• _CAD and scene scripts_

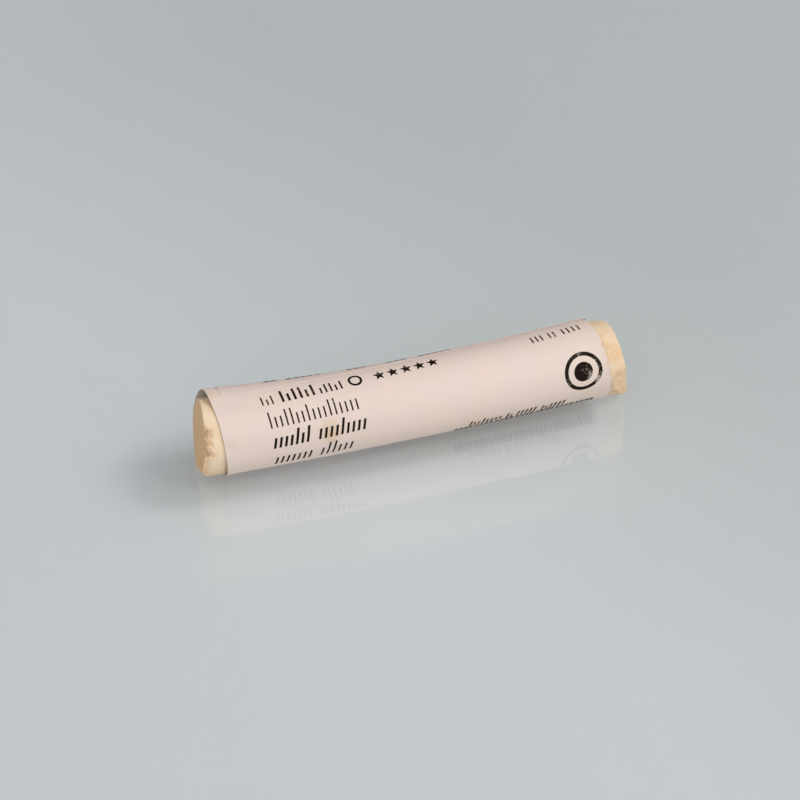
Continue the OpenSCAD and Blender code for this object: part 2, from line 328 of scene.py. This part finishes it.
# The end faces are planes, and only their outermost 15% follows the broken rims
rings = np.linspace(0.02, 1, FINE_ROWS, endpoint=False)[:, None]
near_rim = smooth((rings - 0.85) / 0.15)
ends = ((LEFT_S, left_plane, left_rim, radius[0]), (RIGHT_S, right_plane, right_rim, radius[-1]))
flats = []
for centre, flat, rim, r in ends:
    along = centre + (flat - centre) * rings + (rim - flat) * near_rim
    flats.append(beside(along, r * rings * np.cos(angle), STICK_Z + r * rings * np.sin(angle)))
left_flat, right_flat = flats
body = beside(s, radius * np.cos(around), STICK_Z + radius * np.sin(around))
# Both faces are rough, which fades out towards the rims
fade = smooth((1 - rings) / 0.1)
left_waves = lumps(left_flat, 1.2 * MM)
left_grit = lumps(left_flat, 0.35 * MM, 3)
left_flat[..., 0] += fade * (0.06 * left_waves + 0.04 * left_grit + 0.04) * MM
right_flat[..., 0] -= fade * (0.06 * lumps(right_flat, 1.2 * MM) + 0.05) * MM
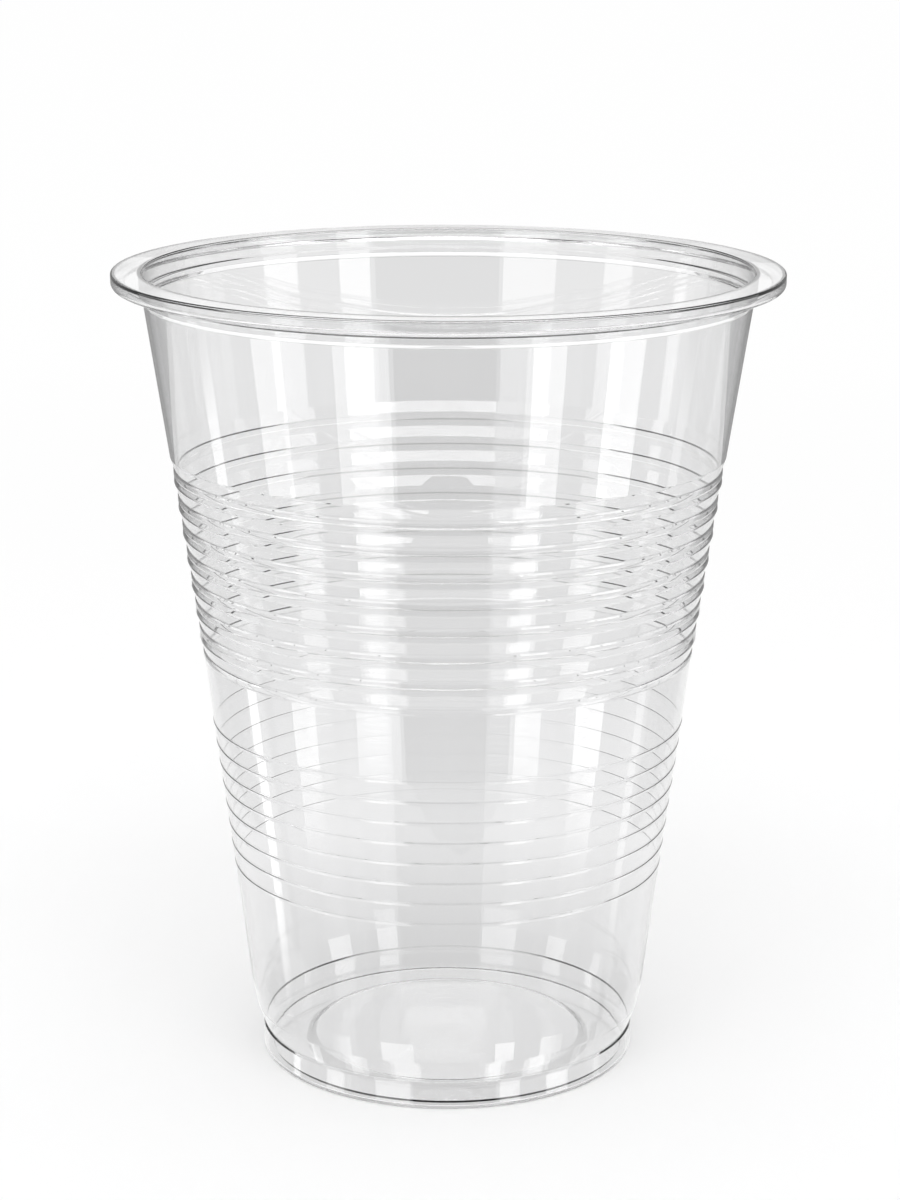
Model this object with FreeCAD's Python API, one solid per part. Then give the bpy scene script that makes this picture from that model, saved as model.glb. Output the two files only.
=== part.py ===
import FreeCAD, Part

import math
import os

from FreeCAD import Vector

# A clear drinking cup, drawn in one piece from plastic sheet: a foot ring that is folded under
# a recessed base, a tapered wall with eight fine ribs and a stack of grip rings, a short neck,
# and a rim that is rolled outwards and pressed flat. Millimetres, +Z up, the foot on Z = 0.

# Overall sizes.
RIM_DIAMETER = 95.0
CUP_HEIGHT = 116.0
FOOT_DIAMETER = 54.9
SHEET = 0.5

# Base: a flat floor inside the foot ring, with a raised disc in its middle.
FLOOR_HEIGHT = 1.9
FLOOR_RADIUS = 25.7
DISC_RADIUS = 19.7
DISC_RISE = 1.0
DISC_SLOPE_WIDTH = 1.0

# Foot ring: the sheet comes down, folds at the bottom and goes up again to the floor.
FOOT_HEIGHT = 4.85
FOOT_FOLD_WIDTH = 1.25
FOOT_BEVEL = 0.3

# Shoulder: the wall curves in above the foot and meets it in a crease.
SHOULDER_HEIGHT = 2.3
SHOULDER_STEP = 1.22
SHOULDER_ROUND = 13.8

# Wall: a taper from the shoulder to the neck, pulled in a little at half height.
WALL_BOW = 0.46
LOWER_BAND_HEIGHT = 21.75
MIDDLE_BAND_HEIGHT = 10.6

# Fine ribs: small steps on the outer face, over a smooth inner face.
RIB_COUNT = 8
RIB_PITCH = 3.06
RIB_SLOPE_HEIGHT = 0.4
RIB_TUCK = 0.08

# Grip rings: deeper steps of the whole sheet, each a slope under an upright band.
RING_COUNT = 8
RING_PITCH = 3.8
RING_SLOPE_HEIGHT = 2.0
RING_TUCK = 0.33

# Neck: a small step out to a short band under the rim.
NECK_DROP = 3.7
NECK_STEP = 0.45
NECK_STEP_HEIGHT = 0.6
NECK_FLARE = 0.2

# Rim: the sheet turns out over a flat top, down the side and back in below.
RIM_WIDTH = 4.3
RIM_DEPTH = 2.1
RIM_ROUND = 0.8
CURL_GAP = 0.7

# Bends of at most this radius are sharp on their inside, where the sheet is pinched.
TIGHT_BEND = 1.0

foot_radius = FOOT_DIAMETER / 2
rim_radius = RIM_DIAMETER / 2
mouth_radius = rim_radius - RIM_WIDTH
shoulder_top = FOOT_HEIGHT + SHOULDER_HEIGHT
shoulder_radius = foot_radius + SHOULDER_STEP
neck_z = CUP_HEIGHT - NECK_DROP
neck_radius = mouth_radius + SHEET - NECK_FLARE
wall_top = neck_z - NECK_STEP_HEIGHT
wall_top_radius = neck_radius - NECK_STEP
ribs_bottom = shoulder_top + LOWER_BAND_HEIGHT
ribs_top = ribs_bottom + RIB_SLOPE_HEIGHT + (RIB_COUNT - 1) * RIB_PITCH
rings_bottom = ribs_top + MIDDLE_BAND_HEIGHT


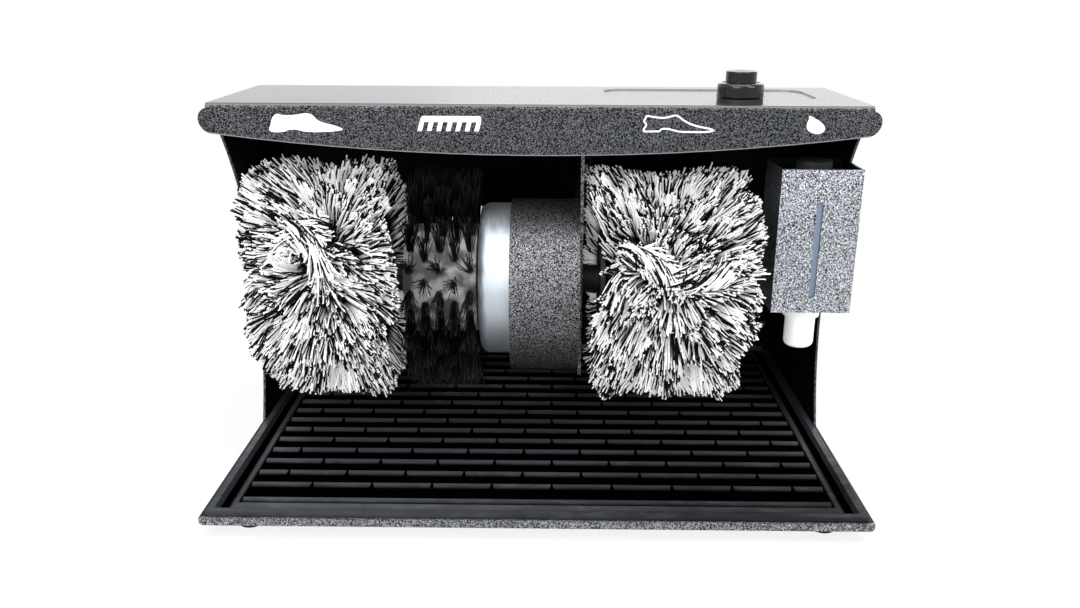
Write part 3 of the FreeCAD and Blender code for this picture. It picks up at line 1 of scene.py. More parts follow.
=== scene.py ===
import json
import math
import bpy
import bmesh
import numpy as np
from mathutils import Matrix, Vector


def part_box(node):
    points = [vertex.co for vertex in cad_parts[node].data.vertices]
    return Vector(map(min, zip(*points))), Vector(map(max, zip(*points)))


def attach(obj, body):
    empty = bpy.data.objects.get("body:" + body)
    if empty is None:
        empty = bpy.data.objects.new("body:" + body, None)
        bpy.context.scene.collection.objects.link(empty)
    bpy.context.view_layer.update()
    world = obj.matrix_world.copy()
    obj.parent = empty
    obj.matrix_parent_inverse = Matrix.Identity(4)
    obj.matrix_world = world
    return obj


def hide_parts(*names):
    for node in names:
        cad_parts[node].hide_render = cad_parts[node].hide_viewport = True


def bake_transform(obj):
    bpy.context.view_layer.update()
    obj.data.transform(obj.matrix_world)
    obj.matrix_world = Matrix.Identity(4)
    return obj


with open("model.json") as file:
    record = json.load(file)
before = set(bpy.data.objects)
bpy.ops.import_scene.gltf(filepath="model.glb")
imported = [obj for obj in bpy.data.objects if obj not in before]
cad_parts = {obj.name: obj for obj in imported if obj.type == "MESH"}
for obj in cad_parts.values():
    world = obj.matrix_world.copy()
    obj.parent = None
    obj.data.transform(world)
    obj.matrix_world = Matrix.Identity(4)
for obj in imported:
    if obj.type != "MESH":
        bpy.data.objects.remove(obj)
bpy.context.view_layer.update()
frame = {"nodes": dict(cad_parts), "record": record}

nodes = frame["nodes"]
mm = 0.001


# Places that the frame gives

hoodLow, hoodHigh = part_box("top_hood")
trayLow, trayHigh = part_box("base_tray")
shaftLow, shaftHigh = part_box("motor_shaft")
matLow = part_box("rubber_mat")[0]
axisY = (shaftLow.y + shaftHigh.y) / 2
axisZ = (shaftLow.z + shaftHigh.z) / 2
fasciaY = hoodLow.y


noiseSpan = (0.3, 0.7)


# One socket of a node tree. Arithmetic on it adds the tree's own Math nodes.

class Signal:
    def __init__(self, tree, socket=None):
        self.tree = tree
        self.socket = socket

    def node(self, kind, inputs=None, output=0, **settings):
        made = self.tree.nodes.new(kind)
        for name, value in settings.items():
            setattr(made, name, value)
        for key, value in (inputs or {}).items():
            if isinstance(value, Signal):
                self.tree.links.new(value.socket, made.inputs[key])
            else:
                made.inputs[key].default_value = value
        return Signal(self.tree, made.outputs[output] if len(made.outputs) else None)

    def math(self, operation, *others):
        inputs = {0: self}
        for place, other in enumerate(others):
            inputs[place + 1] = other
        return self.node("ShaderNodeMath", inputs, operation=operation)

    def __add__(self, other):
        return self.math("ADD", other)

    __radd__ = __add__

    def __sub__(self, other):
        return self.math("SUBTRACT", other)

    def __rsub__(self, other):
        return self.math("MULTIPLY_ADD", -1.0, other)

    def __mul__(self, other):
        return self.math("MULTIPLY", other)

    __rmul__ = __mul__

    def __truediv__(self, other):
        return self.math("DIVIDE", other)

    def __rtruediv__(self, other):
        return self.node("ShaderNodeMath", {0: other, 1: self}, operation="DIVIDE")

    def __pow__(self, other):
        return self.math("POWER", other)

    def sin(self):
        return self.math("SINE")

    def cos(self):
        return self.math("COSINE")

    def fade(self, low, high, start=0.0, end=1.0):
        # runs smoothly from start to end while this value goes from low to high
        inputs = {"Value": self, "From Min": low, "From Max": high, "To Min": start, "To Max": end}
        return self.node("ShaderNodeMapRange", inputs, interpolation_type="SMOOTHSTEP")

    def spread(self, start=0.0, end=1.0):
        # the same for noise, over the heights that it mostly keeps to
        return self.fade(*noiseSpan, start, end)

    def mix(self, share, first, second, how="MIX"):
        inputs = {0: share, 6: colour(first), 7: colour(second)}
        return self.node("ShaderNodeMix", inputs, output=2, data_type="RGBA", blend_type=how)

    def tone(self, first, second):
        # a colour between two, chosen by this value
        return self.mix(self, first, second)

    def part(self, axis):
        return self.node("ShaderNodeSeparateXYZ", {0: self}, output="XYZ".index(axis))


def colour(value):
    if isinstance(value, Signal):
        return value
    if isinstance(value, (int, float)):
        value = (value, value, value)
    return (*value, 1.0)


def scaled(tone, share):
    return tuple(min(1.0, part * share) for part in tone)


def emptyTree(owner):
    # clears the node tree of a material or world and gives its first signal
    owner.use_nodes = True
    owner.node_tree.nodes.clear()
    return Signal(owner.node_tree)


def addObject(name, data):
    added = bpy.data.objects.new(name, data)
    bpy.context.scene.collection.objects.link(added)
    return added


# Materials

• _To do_
Each line from the one bearing "Model this object" through the one bearing "# and a rim" is to be duplicated without change; all remaining lines are to be left out.

• _Problem solution_
Model this object with FreeCAD's Python API, one solid per part. Then give the bpy scene script that makes this picture from that model, saved as model.glb. Output the two files only.
=== part.py ===
import FreeCAD, Part

import math
import os

from FreeCAD import Vector

# A clear drinking cup, drawn in one piece from plastic sheet: a foot ring that is folded under
# a recessed base, a tapered wall with eight fine ribs and a stack of grip rings, a short neck,
# and a rim that is rolled outwards and pressed flat. Millimetres, +Z up, the foot on Z = 0.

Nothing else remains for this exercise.